Rewriting Pathways to Life for Carbon Conservation


Production of chemicals and fuels using biological method is a desirable goal that has been pursued for decades, if not centuries. Although success stories have been increasing recently, biological processes are still difficult to compete with traditional chemical processes.  One of the major limitations of biological processes lies in the central pathways that support all life processes on earth.  In particular, glycolysis, a fundamental metabolic pathway in life that exists in almost all organisms to decompose sugars, proceeds in a way that loses 1/3 of the carbon to CO2 when producing most of the fuels and chemicals.  As a result, almost all biofuel and biochemical production processes suffer a significant loss in yield.

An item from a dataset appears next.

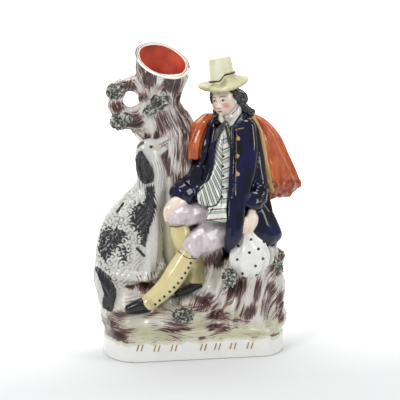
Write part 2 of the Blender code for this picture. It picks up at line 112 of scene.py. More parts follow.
def ease(low, high, value):
    """0 below low and 1 above high, eased between."""
    part = np.clip((value - low) / (high - low), 0, 1)
    return part * part * (3 - 2 * part)


def turns(count):
    """Even steps once round, in radians."""
    return np.linspace(0, 2 * math.pi, count, endpoint=False)


def grid(*parts):
    """Points whose coordinates are arrays that spread over one grid."""
    return np.stack(np.broadcast_arrays(*parts), -1)


def unit(vectors):
    """The vectors at length one."""
    return vectors / np.maximum(np.linalg.norm(vectors, axis=-1, keepdims=True), 1e-9)


def along(rows, count):
    """Rows read at even steps along a Catmull-Rom curve through them."""
    table = np.array(rows, float)
    padded = np.vstack([2 * table[0] - table[1], table, 2 * table[-1] - table[-2]])
    reach = np.linspace(0, len(table) - 1, count)
    first = np.minimum(reach.astype(int), len(table) - 2)
    part = (reach - first)[:, None]
    before, start, end, after = (padded[first + step] for step in range(4))
    return 0.5 * (2 * start + (end - before) * part
                  + (2 * before - 5 * start + 4 * end - after) * part ** 2
                  + (3 * start - before - 3 * end + after) * part ** 3)


def scatter(cells, seed):
    """One random number from 0 to 1 for each whole-number cell, the same on every run."""
    mixed = seed * SEED_FACTOR
    for axis, factor in enumerate(CELL_FACTORS):
        mixed = mixed ^ cells[..., axis] * factor
    for shift, factor in MIXING_ROUNDS:
        mixed = (mixed ^ (mixed >> shift)) * factor & RANDOM_TOP
    return mixed / RANDOM_TOP


def wander(points, size, seed):
    """Smooth random values from -1 to 1: hashed lattice values a size apart, blended by eased steps."""
    place = points / size
    cell = np.floor(place).astype(np.int64)
    part = place - cell
    part = part * part * (3 - 2 * part)
    total = np.zeros(len(points))
    for corner in np.ndindex(2, 2, 2):
        offset = np.array(corner)
        weight = np.prod(np.where(offset, part, 1 - part), axis=1)
        total += weight * scatter(cell + offset, seed)
    return 2 * total - 1


def nearest_seed(points, size, seed):
    """The way from the nearest of scattered middles, one in each cube of the given size."""
    place = points / size
    cell = np.floor(place).astype(np.int64)
    best = np.full(len(points), np.inf)
    away = np.zeros_like(points)
    for step in np.ndindex(3, 3, 3):
        near = cell + np.array(step) - 1
        middle = near + np.stack([scatter(near, seed + axis) for axis in range(3)], -1)
        way = place - middle
        distance = np.linalg.norm(way, axis=1)
        closer = distance < best
        best = np.where(closer, distance, best)
        away[closer] = way[closer]
    return away * size


# Skins: points and faces in millimetres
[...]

The pathway proceeds through partial oxidation and splitting of sugars to pyruvate, which in turn is decarboxylated to produce acetyl-coenzyme A (CoA) for various biosynthetic purposes.  The decarboxylation of pyruvate loses a carbon equivalent, and limits the theoretical carbon yield to only two moles of two-carbon (C2) metabolites per mole of hexose. This native route is a major source of carbon loss in biorefining and microbial carbon metabolism.  In this talk, we will discuss the design and construction of a non-oxidative, cyclic pathway that allows the production of stoichiometric amounts of C2 metabolites from hexose, pentose, and triose phosphates without carbon loss. This pathway, termed Non-Oxidative Glycolysis (NOG) enables complete carbon conservation in sugar catabolism to acetyl-CoA, and can be used in conjunction with CO2 fixation and other one-carbon (C1) assimilation pathways to achieve 100% carbon yield to desirable fuels and chemicals.